It's been a while since I've posted a thread, been very busy with my swap and will share it all when I am done. I hit a snag in my progress, and for the life of me, can't seem to figure it out. I started the truck and have no tach, or volt gauge activity, and no charging. I have retained the chev. alt. I have 12v to the alt.(tan wire) but don't know what the others are. Colors are as follows: white/cream, red, green, black and one other color that escapes me. We tried 2 different alternators, so thats not the problem. Does anyone have or have access to a wiring diagram with all 5 wires on it and their entire circuits? I have only ever found one with 3 wires. I am open to suggestions as to a diagnosis. Does the alt wiring go to the PCM or straight to the guages? I need the tach signal to work in order for my TCU to work, not to mention a charge to keep the lights on the starter crankin! Thanks for now!

PS, I have been to some other forums, and they all suck in comparison to this one. You should all be very proud!:thumbsup:
 
Thanks guys, I have that diagram already. The colors and order of wires are mixed up, not to mention there are only 3 on the diagram instead of 5.
 
Thanks guys, I have that diagram already. The colors and order of wires are mixed up, not to mention there are only 3 on the diagram instead of 5.

If you wire this wrong: say hit the "L" terminal with 12V without a resister or lamp functioning as both the warning light and the resister the regulator goes "Bang!" and releases the magic smoke.

Get the alternator tested at a local shop as you could have blown both regulators up.

This alt will not turn on if the battery is really low to keep it from burning up. A disconnected sense wire can trigger this protection mode.
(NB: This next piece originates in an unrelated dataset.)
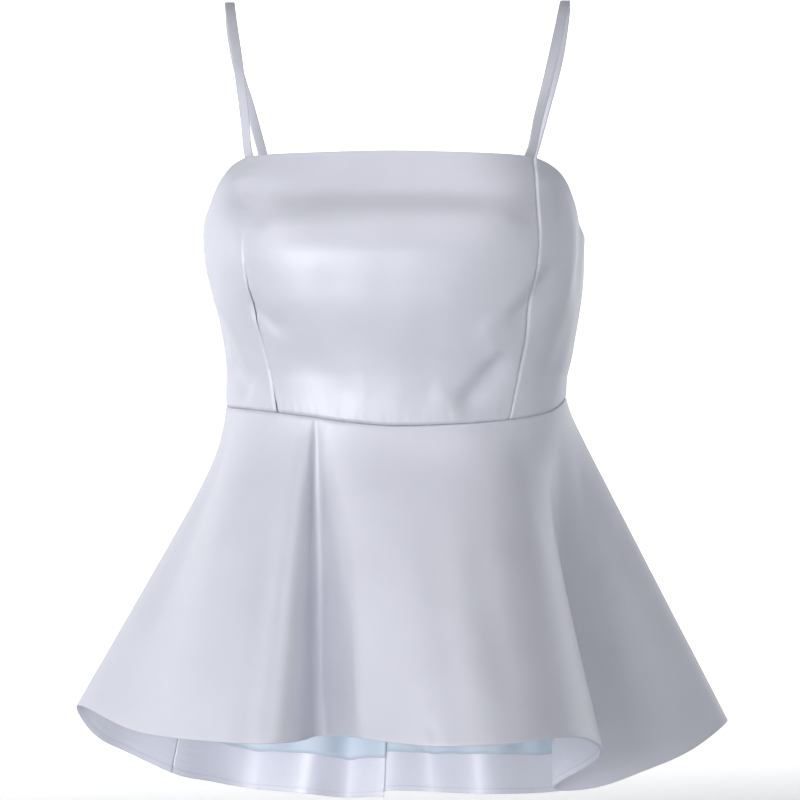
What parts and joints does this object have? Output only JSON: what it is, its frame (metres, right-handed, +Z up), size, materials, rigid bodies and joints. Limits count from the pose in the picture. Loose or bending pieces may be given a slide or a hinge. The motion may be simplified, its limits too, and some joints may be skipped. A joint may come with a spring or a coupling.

I would charge and test the battery just in case.

You could stop by a dealer and ask if they would let you look at a schematic for your truck.

The plug you have should be labeled with letters to match the schematic.

More general info: (but get specific info for your truck as different wiring was common).

http://www.hotrodlane.cc/ONLINETECH/CS130DREG.html

http://asktherebuilder.com/forum/index.php?action=printpage;topic=180.0
 
If you wire this wrong: say hit the "L" terminal with 12V without a resister or lamp functioning as both the warning light and the resister the regulator goes "Bang!" and releases the magic smoke.

Get the alternator tested at a local shop as you could have blown both regulators up.

This alt will not turn on if the battery is really low to keep it from burning up. A disconnected sense wire can trigger this protection mode. I would charge and test the battery just in case.

You could stop by a dealer and ask if they would let you look at a schematic for your truck.

The plug you have should be labeled with letters to match the schematic.

More general info: (but get specific info for your truck as different wiring was common).

http://www.hotrodlane.cc/ONLINETECH/CS130DREG.html

http://asktherebuilder.com/forum/index.php?action=printpage;topic=180.0

Thanks for the links. I think I am on to a solution, but don't have a chance to diagnose untill the end of the day. I will post my findings.
 
Can you believe that GM figured it would be a good idea to put the alternater controls through the ECM? Well, if you can find the intermediat BS go to the source. I put my signal and tach wires from the alternator straight through to the cluster harness, and voila, tach and controlled charge. Once the we realized we could bypass all that other junk, it was quite simple, now I just need to calibrate the pulley ratios on the cummins to match the 6.5. Thanks for all the help.

Mike
 
No can't believe it. I thought GM did that much later; like 2005. Learn something new every day...

Why do it?
The ECM or BCM on newer stuff can boost voltage for a fuel pump or command 14.5v for headlight use. It can also kick out the Alt for improved fuel economy.